#### [Given exercise]
In the entries that follow, the first line to write out is the one containing "Reconstruct the object", and the last is the one containing "and crossbar sleeve.". Reproduce that stretch exactly, with nothing before or after it.

#### [Data]
• • • • • • •

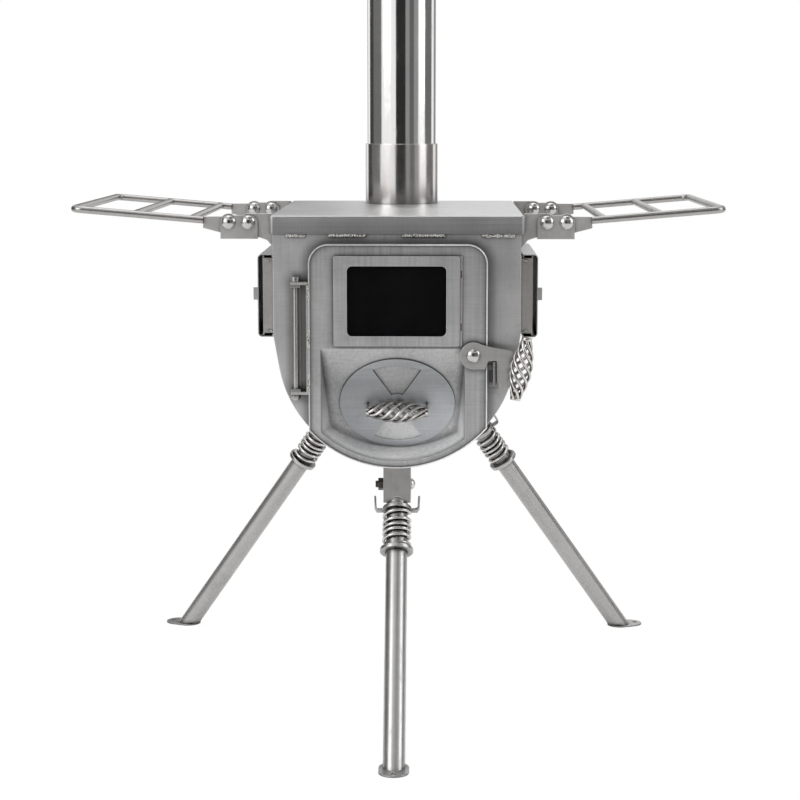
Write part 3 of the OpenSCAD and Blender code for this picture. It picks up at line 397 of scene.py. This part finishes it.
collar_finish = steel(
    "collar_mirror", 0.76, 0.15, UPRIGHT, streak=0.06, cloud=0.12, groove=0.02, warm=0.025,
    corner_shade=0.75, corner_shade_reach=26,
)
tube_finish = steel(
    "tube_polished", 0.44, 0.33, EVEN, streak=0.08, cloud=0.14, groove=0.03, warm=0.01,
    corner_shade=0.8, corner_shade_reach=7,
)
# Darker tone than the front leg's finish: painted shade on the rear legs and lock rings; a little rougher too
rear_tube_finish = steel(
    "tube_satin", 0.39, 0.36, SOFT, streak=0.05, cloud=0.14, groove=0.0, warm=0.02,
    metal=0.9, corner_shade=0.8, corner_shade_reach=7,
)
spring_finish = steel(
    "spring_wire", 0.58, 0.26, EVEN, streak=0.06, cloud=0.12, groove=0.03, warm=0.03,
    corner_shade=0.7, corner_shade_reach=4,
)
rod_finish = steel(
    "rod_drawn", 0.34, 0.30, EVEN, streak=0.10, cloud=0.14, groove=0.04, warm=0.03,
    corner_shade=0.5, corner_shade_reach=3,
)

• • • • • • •

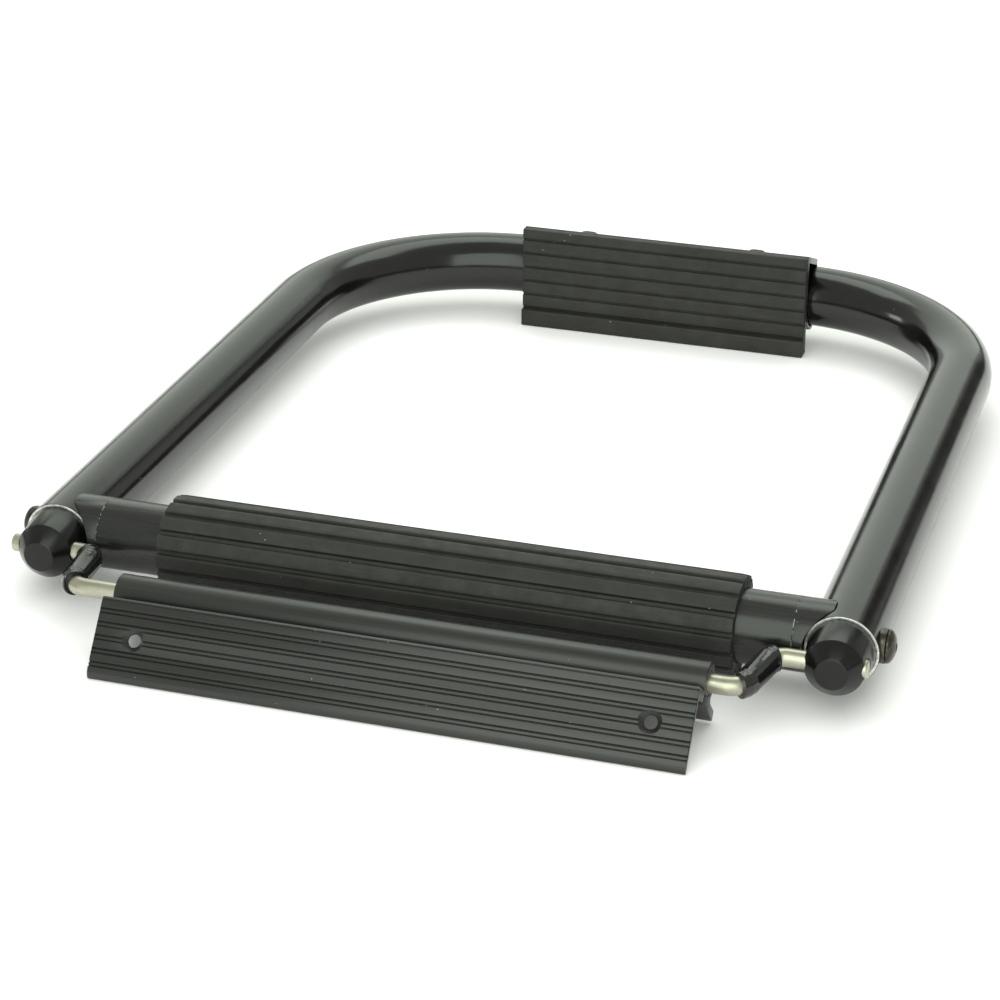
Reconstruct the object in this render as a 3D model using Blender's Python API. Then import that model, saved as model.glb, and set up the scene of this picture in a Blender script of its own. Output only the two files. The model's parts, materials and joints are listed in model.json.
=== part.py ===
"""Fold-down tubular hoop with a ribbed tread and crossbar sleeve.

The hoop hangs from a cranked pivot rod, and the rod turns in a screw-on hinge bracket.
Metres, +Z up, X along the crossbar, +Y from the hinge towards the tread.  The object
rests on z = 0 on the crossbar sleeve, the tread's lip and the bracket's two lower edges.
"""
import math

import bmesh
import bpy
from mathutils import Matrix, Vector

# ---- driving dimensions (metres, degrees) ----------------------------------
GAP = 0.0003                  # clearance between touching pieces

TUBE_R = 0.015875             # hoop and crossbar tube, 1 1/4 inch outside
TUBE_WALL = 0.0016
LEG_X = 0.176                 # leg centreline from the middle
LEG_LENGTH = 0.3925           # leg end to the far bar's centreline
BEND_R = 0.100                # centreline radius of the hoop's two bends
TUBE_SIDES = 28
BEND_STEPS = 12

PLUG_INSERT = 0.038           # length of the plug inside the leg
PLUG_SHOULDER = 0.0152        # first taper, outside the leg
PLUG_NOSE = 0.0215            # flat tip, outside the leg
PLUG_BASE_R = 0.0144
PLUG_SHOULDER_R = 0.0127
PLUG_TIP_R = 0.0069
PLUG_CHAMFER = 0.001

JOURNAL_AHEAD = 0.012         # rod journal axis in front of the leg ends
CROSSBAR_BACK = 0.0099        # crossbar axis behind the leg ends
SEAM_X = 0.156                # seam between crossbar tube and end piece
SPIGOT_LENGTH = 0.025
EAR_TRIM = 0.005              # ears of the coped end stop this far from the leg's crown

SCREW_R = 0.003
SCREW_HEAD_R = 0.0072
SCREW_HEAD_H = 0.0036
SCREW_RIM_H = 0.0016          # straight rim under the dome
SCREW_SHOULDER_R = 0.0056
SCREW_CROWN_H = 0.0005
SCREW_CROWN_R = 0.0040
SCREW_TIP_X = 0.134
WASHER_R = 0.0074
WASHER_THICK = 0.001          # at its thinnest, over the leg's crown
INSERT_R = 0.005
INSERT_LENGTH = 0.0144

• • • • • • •

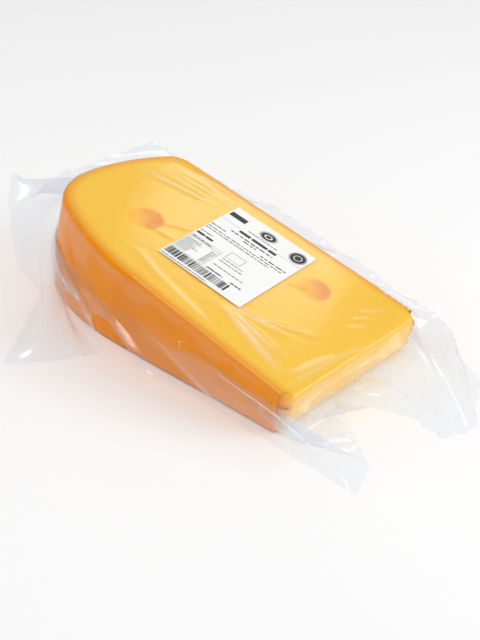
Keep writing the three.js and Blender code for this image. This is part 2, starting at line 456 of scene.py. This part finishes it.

• • • • • • •

#### [Task response]
Reconstruct the object in this render as a 3D model using Blender's Python API. Then import that model, saved as model.glb, and set up the scene of this picture in a Blender script of its own. Output only the two files. The model's parts, materials and joints are listed in model.json.
=== part.py ===
"""Fold-down tubular hoop with a ribbed tread and crossbar sleeve.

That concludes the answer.